>> Begin Supplied data

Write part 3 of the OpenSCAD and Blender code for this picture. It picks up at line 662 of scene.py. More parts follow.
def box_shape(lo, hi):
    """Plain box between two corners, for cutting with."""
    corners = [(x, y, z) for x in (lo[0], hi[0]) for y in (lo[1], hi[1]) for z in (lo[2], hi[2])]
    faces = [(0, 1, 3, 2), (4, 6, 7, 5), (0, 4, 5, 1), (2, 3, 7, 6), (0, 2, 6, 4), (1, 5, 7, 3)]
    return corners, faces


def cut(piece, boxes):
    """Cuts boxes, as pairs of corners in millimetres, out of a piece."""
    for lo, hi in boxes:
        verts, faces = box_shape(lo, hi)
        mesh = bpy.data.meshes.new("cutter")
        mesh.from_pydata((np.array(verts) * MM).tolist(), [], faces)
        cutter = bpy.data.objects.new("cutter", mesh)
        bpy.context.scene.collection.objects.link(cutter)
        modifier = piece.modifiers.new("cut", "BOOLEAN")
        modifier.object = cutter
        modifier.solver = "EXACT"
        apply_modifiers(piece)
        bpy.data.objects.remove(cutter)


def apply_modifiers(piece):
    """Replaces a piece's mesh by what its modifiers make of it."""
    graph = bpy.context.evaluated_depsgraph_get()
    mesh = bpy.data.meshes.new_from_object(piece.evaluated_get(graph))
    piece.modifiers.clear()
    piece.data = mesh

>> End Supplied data
>> Begin Supplied data

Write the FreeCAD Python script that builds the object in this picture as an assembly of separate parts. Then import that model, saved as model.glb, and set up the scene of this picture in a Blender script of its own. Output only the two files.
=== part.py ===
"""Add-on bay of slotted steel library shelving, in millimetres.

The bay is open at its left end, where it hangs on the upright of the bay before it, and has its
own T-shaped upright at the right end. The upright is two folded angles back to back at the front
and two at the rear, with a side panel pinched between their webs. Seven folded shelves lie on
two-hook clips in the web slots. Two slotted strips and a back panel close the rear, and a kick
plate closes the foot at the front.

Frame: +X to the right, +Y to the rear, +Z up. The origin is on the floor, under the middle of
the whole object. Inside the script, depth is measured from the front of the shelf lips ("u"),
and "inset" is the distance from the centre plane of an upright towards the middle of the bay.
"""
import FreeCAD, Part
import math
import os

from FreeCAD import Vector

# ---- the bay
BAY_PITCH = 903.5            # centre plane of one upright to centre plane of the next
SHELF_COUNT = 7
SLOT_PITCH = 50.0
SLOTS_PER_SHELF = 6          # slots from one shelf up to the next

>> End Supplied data
>> Begin Supplied data

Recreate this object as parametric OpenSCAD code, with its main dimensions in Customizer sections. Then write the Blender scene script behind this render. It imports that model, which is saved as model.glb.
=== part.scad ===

>> End Supplied data

* What you have to do
Begin with the line containing "Write the FreeCAD", end with the line containing "SLOTS_PER_SHELF = 6", and transcribe exactly every line in that span, with nothing added.

* Expected answer
Write the FreeCAD Python script that builds the object in this picture as an assembly of separate parts. Then import that model, saved as model.glb, and set up the scene of this picture in a Blender script of its own. Output only the two files.
=== part.py ===
"""Add-on bay of slotted steel library shelving, in millimetres.

The bay is open at its left end, where it hangs on the upright of the bay before it, and has its
own T-shaped upright at the right end. The upright is two folded angles back to back at the front
and two at the rear, with a side panel pinched between their webs. Seven folded shelves lie on
two-hook clips in the web slots. Two slotted strips and a back panel close the rear, and a kick
plate closes the foot at the front.

Frame: +X to the right, +Y to the rear, +Z up. The origin is on the floor, under the middle of
the whole object. Inside the script, depth is measured from the front of the shelf lips ("u"),
and "inset" is the distance from the centre plane of an upright towards the middle of the bay.
"""
import FreeCAD, Part
import math
import os

from FreeCAD import Vector

# ---- the bay
BAY_PITCH = 903.5            # centre plane of one upright to centre plane of the next
SHELF_COUNT = 7
SLOT_PITCH = 50.0
SLOTS_PER_SHELF = 6          # slots from one shelf up to the next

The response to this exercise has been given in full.